(Entries with parts and joints)
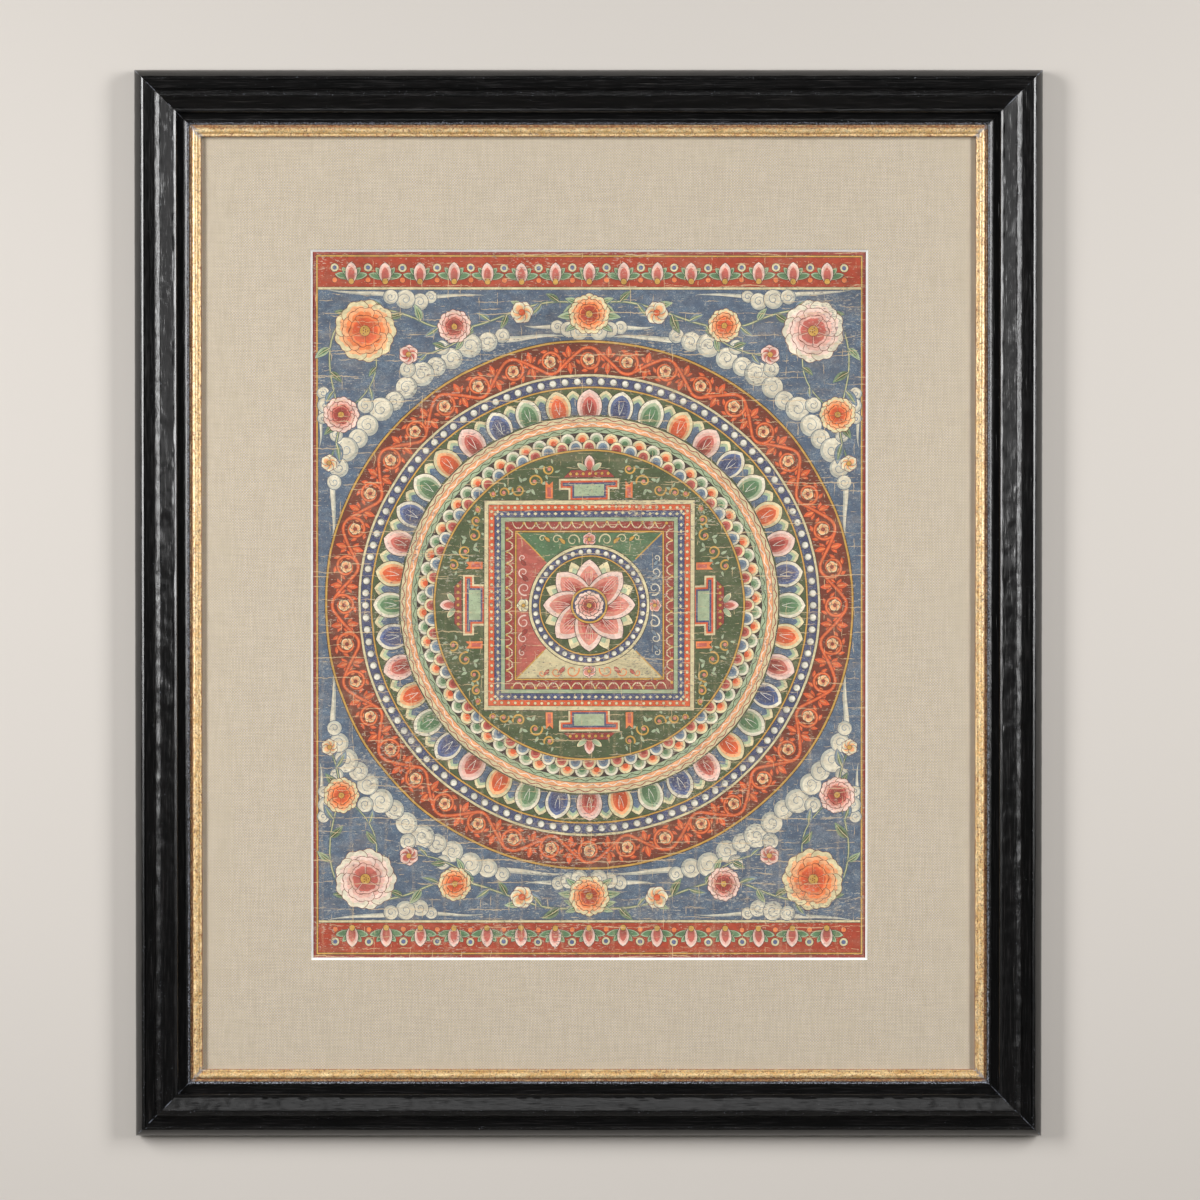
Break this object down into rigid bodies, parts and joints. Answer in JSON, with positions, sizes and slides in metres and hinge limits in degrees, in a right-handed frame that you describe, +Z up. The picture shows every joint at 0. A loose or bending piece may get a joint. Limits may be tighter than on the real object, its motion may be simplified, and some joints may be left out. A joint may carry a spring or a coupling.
{
  "type": "framed thangka painting",
  "caption": "Painted cotton thangka shown behind a linen-faced window mat, in a gilt slip and a black moulded wood frame that hangs flat on a wall.",
  "frame": {"origin": "middle of the top rail's flat back, where the frame meets the wall", "axes": "+Z up along the frame's height, +Y into the wall, the picture faces -Y, +X to the viewer's right"},
  "size_m": [0.755, 0.0255, 0.887],
  "materials": {
    "ebonised_wood": "black stain and wax over fine grain, satin, hand-worked edges",
    "gilt": "burnished gold leaf over red bole on a wood core, rubbed and dusty, satin",
    "linen": "undyed plain-weave linen, matte",
    "mat_core": "white mat board, cut bevel, matte",
    "painted_cotton": "glue-bound mineral paint on sized cotton, cracked and rubbed, matte",
    "backing_board": "plain brown fibreboard, matte"
  },
  "bodies": {
    "root": {"rail_top": "ebonised_wood", "rail_right": "ebonised_wood", "rail_bottom": "ebonised_wood", "rail_left": "ebonised_wood", "slip_top": "gilt", "slip_right": "gilt", "slip_bottom": "gilt", "slip_left": "gilt", "mat_linen": "linen", "mat_core": "mat_core", "thangka": "painted_cotton", "backing_board": "backing_board"}
  },
  "joints": []
}
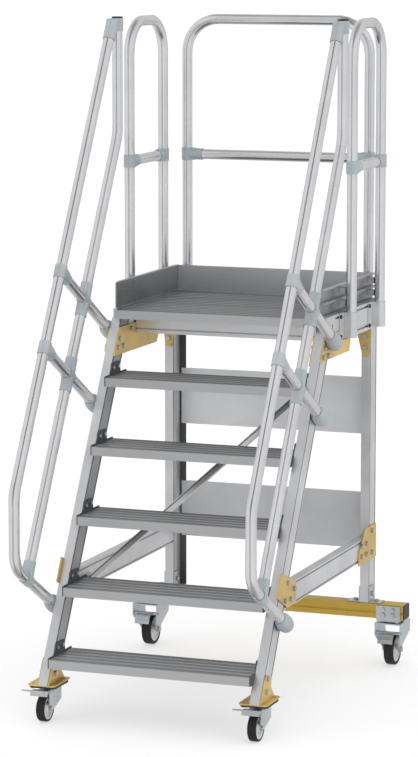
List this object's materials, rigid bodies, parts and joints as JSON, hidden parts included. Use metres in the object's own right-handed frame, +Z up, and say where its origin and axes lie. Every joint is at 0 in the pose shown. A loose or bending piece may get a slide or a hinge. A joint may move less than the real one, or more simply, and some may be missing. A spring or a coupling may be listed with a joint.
{
  "type": "rolling warehouse ladder",
  "caption": "Mobile aluminium stairs with ribbed treads, handrails and a guarded platform on braked swivel castors.",
  "frame": {"origin": "on the floor, under the middle of the whole ladder's footprint", "axes": "+X to the right of a person climbing, +Y in the climbing direction, +Z up"},
  "size_m": [1.15, 1.6022, 2.5392],
  "materials": {
    "profile_aluminium": "satin mill finish, drawn lines along the profile",
    "tube_aluminium": "bright satin tube",
    "tread_aluminium": "ribbed, dulled and grey from shoes",
    "dark_plate": "dark grey, matte",
    "toe_aluminium": "satin",
    "cast_aluminium": "blue-grey casting, slightly rough",
    "sleeve_aluminium": "satin",
    "yellow_zinc": "yellow passivated zinc with faint iridescence",
    "panel_sheet": "light grey, smooth",
    "mustard_paint": "mustard yellow, semi matte",
    "black_plastic": "matte",
    "black_steel": "blackened bolts",
    "tyre_rubber": "matte black with light dust",
    "rim_plastic": "light grey",
    "bright_zinc": "bright zinc plate"
  },
  "bodies": {
    "frame": {"stringer_left": "profile_aluminium", "stringer_right": "profile_aluminium", "tread_1": "tread_aluminium", "tread_2": "tread_aluminium", "tread_3": "tread_aluminium", "tread_4": "tread_aluminium", "tread_5": "tread_aluminium", "tread_end_plates": "dark_plate", "deck_planks": "tread_aluminium", "platform_side_beams": "profile_aluminium", "platform_cross_beams": "profile_aluminium", "rear_legs": "profile_aluminium", "toe_boards": "toe_aluminium", "toe_board_spacers": "toe_aluminium", "guardrail_left": "tube_aluminium", "guardrail_right": "tube_aluminium", "guardrail_rear": "tube_aluminium", "guardrail_mid_bars": "tube_aluminium", "guardrail_connectors": "cast_aluminium", "post_sleeves": "sleeve_aluminium", "sleeve_bolts": "black_steel", "handrails": "tube_aluminium", "knee_rails": "tube_aluminium", "handrail_struts": "tube_aluminium", "handrail_connectors": "cast_aluminium", "handrail_feet": "cast_aluminium", "end_caps": "black_plastic", "stringer_gussets": "yellow_zinc", "side_brace_gussets": "yellow_zinc", "leg_top_brackets": "yellow_zinc", "side_braces": "profile_aluminium", "diagonal_brace": "profile_aluminium", "rear_panels": "panel_sheet", "panel_rails": "dark_plate", "traverse": "mustard_paint", "traverse_brackets": "bright_zinc", "front_castor_brackets": "yellow_zinc", "castor_spacer_plates": "black_plastic", "castor_top_plates": "bright_zinc", "frame_bolts": "bright_zinc"},
    "front_left_swivel": {"front_left_fork": "bright_zinc", "front_left_axle_pins": "bright_zinc"},
    "front_left_wheel": {"front_left_rim": "rim_plastic", "front_left_tyre": "tyre_rubber"},
    "front_left_pedal": {"front_left_pedal": "bright_zinc"},
    "front_right_swivel": {"front_right_fork": "bright_zinc", "front_right_axle_pins": "bright_zinc"},
    "front_right_wheel": {"front_right_rim": "rim_plastic", "front_right_tyre": "tyre_rubber"},
    "front_right_pedal": {"front_right_pedal": "bright_zinc"},
    "rear_left_swivel": {"rear_left_fork": "bright_zinc", "rear_left_axle_pins": "bright_zinc"},
    "rear_left_wheel": {"rear_left_rim": "rim_plastic", "rear_left_tyre": "tyre_rubber"},
    "rear_left_pedal": {"rear_left_pedal": "bright_zinc"},
    "rear_right_swivel": {"rear_right_fork": "bright_zinc", "rear_right_axle_pins": "bright_zinc"},
    "rear_right_wheel": {"rear_right_rim": "rim_plastic", "rear_right_tyre": "tyre_rubber"},
    "rear_right_pedal": {"rear_right_pedal": "bright_zinc"}
  },
  "joints": [
    {"name": "front_left_swivel", "type": "hinge", "parent": "frame", "child": "front_left_swivel", "pos_m": [-0.42, -0.54491, 0.12], "axis": [0, 0, 1], "continuous": true},
    {"name": "front_left_wheel_spin", "type": "hinge", "parent": "front_left_swivel", "child": "front_left_wheel", "pos_m": [-0.42, -0.58291, 0.05], "axis": [1, 0, 0], "continuous": true},
    {"name": "front_left_pedal_press", "type": "hinge", "parent": "front_left_swivel", "child": "front_left_pedal", "pos_m": [-0.42, -0.58191, 0.113], "axis": [1, 0, 0], "range_deg": [0, 18]},
    {"name": "front_right_swivel", "type": "hinge", "parent": "frame", "child": "front_right_swivel", "pos_m": [0.398, -0.54491, 0.12], "axis": [0, 0, 1], "continuous": true},
    {"name": "front_right_wheel_spin", "type": "hinge", "parent": "front_right_swivel", "child": "front_right_wheel", "pos_m": [0.398, -0.58291, 0.05], "axis": [1, 0, 0], "continuous": true},
    {"name": "front_right_pedal_press", "type": "hinge", "parent": "front_right_swivel", "child": "front_right_pedal", "pos_m": [0.398, -0.58191, 0.113], "axis": [1, 0, 0], "range_deg": [0, 18]},
    {"name": "rear_left_swivel", "type": "hinge", "parent": "frame", "child": "rear_left_swivel", "pos_m": [-0.51, 0.68491, 0.12], "axis": [0, 0, 1], "continuous": true},
    {"name": "rear_left_wheel_spin", "type": "hinge", "parent": "rear_left_swivel", "child": "rear_left_wheel", "pos_m": [-0.51, 0.70991, 0.0625], "axis": [1, 0, 0], "continuous": true},
    {"name": "rear_left_pedal_press", "type": "hinge", "parent": "rear_left_swivel", "child": "rear_left_pedal", "pos_m": [-0.51, 0.65091, 0.138], "axis": [1, 0, 0], "range_deg": [0, 15]},
    {"name": "rear_right_swivel", "type": "hinge", "parent": "frame", "child": "rear_right_swivel", "pos_m": [0.51, 0.68491, 0.12], "axis": [0, 0, 1], "continuous": true},
    {"name": "rear_right_wheel_spin", "type": "hinge", "parent": "rear_right_swivel", "child": "rear_right_wheel", "pos_m": [0.51, 0.70991, 0.0625], "axis": [1, 0, 0], "continuous": true},
    {"name": "rear_right_pedal_press", "type": "hinge", "parent": "rear_right_swivel", "child": "rear_right_pedal", "pos_m": [0.51, 0.65091, 0.138], "axis": [1, 0, 0], "range_deg": [0, 15]}
  ]
}
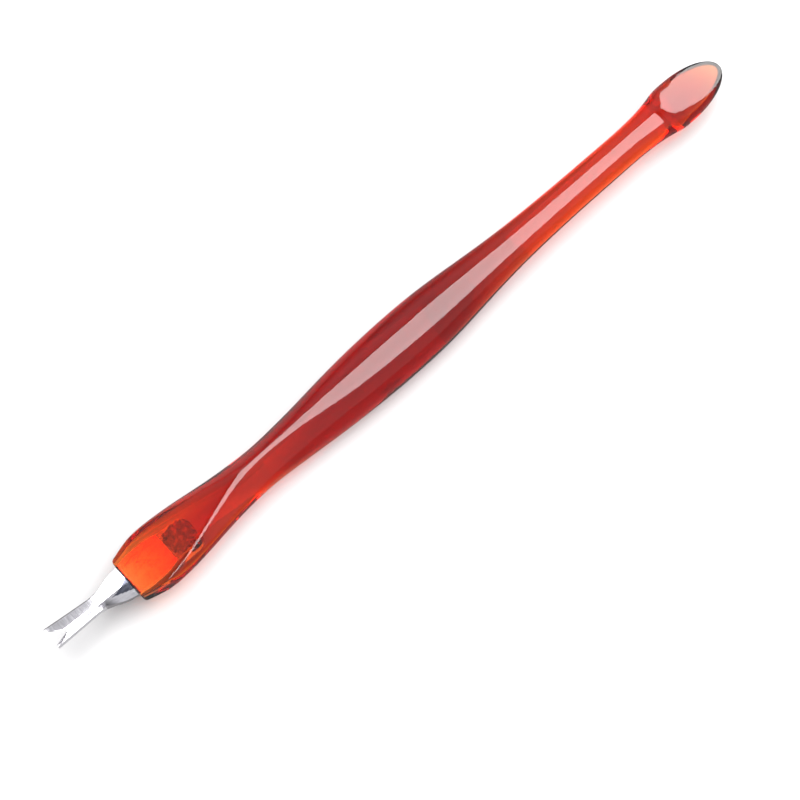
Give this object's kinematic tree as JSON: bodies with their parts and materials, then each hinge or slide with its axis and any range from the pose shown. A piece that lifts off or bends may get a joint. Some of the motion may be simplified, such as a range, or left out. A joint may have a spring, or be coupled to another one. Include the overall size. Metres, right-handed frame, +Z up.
{
  "type": "cuticle pusher",
  "caption": "Slim one-piece translucent handle with a slanted oval pusher face at one end and a forked, trough-shaped steel cuticle trimmer blade at the other.",
  "frame": {"origin": "on the surface the tool lies on, under the middle of its overall length and width", "axes": "+X along the handle from the blade to the pusher, +Z up, out of the pusher face's side; the oval pusher face looks up"},
  "size_m": [0.1199, 0.0096, 0.0085],
  "materials": {
    "amber_plastic": "clear amber-red moulded plastic, polished",
    "polished_steel": "polished stainless sheet with finely ground edges",
    "brown_resin": "set adhesive, dark and bubbly"
  },
  "bodies": {
    "root": {"handle": "amber_plastic", "blade": "polished_steel", "tang_cement": "brown_resin"}
  },
  "joints": []
}
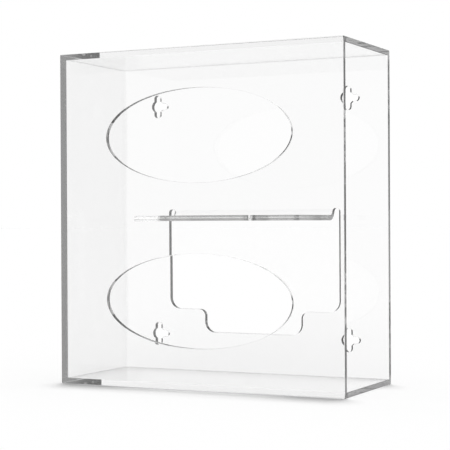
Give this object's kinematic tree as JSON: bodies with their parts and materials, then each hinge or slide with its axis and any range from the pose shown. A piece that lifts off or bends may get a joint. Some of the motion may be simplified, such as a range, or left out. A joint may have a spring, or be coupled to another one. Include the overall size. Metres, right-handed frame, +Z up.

Problem to solve: Identify which lines contain the word "bending" and copy each one.

Exercise response:
Break this object down into rigid bodies, parts and joints. Answer in JSON, with positions, sizes and slides in metres and hinge limits in degrees, in a right-handed frame that you describe, +Z up. The picture shows every joint at 0. A loose or bending piece may get a joint. Limits may be tighter than on the real object, its motion may be simplified, and some joints may be left out. A joint may carry a spring or a coupling.
List this object's materials, rigid bodies, parts and joints as JSON, hidden parts included. Use metres in the object's own right-handed frame, +Z up, and say where its origin and axes lie. Every joint is at 0 in the pose shown. A loose or bending piece may get a slide or a hinge. A joint may move less than the real one, or more simply, and some may be missing. A spring or a coupling may be listed with a joint.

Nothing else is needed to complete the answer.